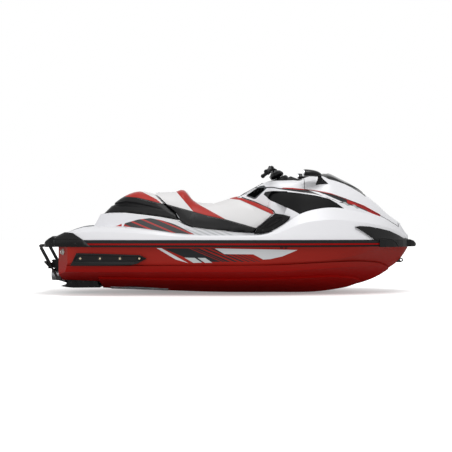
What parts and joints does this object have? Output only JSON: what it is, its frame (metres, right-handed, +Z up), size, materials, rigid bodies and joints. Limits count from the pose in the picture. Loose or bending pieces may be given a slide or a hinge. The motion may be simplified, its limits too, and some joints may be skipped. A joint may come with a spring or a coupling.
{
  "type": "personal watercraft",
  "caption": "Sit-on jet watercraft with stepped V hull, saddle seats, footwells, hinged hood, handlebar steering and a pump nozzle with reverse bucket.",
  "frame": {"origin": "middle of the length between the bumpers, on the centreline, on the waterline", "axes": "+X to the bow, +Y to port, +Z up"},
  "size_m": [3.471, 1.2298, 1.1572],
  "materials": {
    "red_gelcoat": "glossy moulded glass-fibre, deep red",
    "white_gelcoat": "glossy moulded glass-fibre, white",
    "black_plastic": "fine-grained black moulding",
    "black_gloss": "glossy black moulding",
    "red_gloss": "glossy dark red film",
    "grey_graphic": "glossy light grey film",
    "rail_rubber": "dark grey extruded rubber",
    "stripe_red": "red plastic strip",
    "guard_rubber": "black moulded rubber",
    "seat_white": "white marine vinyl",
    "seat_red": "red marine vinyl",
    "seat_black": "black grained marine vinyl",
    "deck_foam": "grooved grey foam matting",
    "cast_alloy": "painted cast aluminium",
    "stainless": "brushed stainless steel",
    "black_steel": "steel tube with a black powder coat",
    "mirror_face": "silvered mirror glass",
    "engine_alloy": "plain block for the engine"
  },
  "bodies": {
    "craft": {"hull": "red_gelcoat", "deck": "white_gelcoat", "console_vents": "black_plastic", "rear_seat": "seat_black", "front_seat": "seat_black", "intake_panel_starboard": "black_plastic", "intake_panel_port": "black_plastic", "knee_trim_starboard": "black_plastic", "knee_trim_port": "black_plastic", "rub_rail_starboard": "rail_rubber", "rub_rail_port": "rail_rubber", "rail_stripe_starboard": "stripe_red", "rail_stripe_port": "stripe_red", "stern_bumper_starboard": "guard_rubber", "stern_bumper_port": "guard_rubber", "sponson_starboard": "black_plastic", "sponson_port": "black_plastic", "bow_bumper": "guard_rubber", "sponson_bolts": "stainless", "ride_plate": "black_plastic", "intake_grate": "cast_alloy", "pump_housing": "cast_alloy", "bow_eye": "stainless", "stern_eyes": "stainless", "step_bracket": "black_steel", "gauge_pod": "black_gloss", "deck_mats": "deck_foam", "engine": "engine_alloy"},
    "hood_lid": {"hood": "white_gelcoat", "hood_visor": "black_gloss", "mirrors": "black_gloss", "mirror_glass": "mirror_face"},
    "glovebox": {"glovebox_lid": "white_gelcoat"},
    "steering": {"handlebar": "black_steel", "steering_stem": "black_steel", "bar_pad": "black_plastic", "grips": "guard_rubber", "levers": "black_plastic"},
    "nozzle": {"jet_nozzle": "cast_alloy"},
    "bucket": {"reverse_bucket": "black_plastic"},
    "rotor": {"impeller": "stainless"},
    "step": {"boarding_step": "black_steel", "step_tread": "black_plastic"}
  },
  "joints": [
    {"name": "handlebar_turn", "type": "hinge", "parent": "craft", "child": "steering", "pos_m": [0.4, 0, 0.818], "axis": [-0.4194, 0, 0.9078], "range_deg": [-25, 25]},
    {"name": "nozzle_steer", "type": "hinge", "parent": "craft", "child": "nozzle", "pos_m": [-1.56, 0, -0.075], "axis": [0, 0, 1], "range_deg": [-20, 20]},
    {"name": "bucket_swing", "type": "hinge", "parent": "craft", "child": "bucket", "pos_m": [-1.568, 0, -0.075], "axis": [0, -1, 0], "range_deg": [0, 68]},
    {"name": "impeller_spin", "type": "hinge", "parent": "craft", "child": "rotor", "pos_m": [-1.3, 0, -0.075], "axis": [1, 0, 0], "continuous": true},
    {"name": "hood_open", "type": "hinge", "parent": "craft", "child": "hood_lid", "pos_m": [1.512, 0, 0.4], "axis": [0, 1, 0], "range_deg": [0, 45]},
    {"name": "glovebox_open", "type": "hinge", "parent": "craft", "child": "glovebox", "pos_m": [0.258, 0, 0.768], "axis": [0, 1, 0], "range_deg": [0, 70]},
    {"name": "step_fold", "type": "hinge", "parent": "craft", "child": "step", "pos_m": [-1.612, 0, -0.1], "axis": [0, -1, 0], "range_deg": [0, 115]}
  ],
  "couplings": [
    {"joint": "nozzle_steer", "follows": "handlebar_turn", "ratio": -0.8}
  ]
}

* * *

• **Task to carry out**
Write out every line of the material again, exactly as it reads.

• **Complete answer**
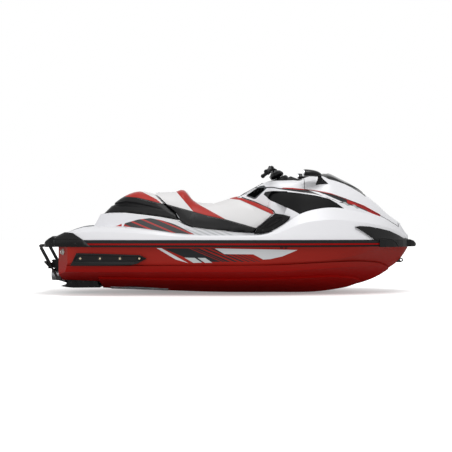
What parts and joints does this object have? Output only JSON: what it is, its frame (metres, right-handed, +Z up), size, materials, rigid bodies and joints. Limits count from the pose in the picture. Loose or bending pieces may be given a slide or a hinge. The motion may be simplified, its limits too, and some joints may be skipped. A joint may come with a spring or a coupling.
{
  "type": "personal watercraft",
  "caption": "Sit-on jet watercraft with stepped V hull, saddle seats, footwells, hinged hood, handlebar steering and a pump nozzle with reverse bucket.",
  "frame": {"origin": "middle of the length between the bumpers, on the centreline, on the waterline", "axes": "+X to the bow, +Y to port, +Z up"},
  "size_m": [3.471, 1.2298, 1.1572],
  "materials": {
    "red_gelcoat": "glossy moulded glass-fibre, deep red",
    "white_gelcoat": "glossy moulded glass-fibre, white",
    "black_plastic": "fine-grained black moulding",
    "black_gloss": "glossy black moulding",
    "red_gloss": "glossy dark red film",
    "grey_graphic": "glossy light grey film",
    "rail_rubber": "dark grey extruded rubber",
    "stripe_red": "red plastic strip",
    "guard_rubber": "black moulded rubber",
    "seat_white": "white marine vinyl",
    "seat_red": "red marine vinyl",
    "seat_black": "black grained marine vinyl",
    "deck_foam": "grooved grey foam matting",
    "cast_alloy": "painted cast aluminium",
    "stainless": "brushed stainless steel",
    "black_steel": "steel tube with a black powder coat",
    "mirror_face": "silvered mirror glass",
    "engine_alloy": "plain block for the engine"
  },
  "bodies": {
    "craft": {"hull": "red_gelcoat", "deck": "white_gelcoat", "console_vents": "black_plastic", "rear_seat": "seat_black", "front_seat": "seat_black", "intake_panel_starboard": "black_plastic", "intake_panel_port": "black_plastic", "knee_trim_starboard": "black_plastic", "knee_trim_port": "black_plastic", "rub_rail_starboard": "rail_rubber", "rub_rail_port": "rail_rubber", "rail_stripe_starboard": "stripe_red", "rail_stripe_port": "stripe_red", "stern_bumper_starboard": "guard_rubber", "stern_bumper_port": "guard_rubber", "sponson_starboard": "black_plastic", "sponson_port": "black_plastic", "bow_bumper": "guard_rubber", "sponson_bolts": "stainless", "ride_plate": "black_plastic", "intake_grate": "cast_alloy", "pump_housing": "cast_alloy", "bow_eye": "stainless", "stern_eyes": "stainless", "step_bracket": "black_steel", "gauge_pod": "black_gloss", "deck_mats": "deck_foam", "engine": "engine_alloy"},
    "hood_lid": {"hood": "white_gelcoat", "hood_visor": "black_gloss", "mirrors": "black_gloss", "mirror_glass": "mirror_face"},
    "glovebox": {"glovebox_lid": "white_gelcoat"},
    "steering": {"handlebar": "black_steel", "steering_stem": "black_steel", "bar_pad": "black_plastic", "grips": "guard_rubber", "levers": "black_plastic"},
    "nozzle": {"jet_nozzle": "cast_alloy"},
    "bucket": {"reverse_bucket": "black_plastic"},
    "rotor": {"impeller": "stainless"},
    "step": {"boarding_step": "black_steel", "step_tread": "black_plastic"}
  },
  "joints": [
    {"name": "handlebar_turn", "type": "hinge", "parent": "craft", "child": "steering", "pos_m": [0.4, 0, 0.818], "axis": [-0.4194, 0, 0.9078], "range_deg": [-25, 25]},
    {"name": "nozzle_steer", "type": "hinge", "parent": "craft", "child": "nozzle", "pos_m": [-1.56, 0, -0.075], "axis": [0, 0, 1], "range_deg": [-20, 20]},
    {"name": "bucket_swing", "type": "hinge", "parent": "craft", "child": "bucket", "pos_m": [-1.568, 0, -0.075], "axis": [0, -1, 0], "range_deg": [0, 68]},
    {"name": "impeller_spin", "type": "hinge", "parent": "craft", "child": "rotor", "pos_m": [-1.3, 0, -0.075], "axis": [1, 0, 0], "continuous": true},
    {"name": "hood_open", "type": "hinge", "parent": "craft", "child": "hood_lid", "pos_m": [1.512, 0, 0.4], "axis": [0, 1, 0], "range_deg": [0, 45]},
    {"name": "glovebox_open", "type": "hinge", "parent": "craft", "child": "glovebox", "pos_m": [0.258, 0, 0.768], "axis": [0, 1, 0], "range_deg": [0, 70]},
    {"name": "step_fold", "type": "hinge", "parent": "craft", "child": "step", "pos_m": [-1.612, 0, -0.1], "axis": [0, -1, 0], "range_deg": [0, 115]}
  ],
  "couplings": [
    {"joint": "nozzle_steer", "follows": "handlebar_turn", "ratio": -0.8}
  ]
}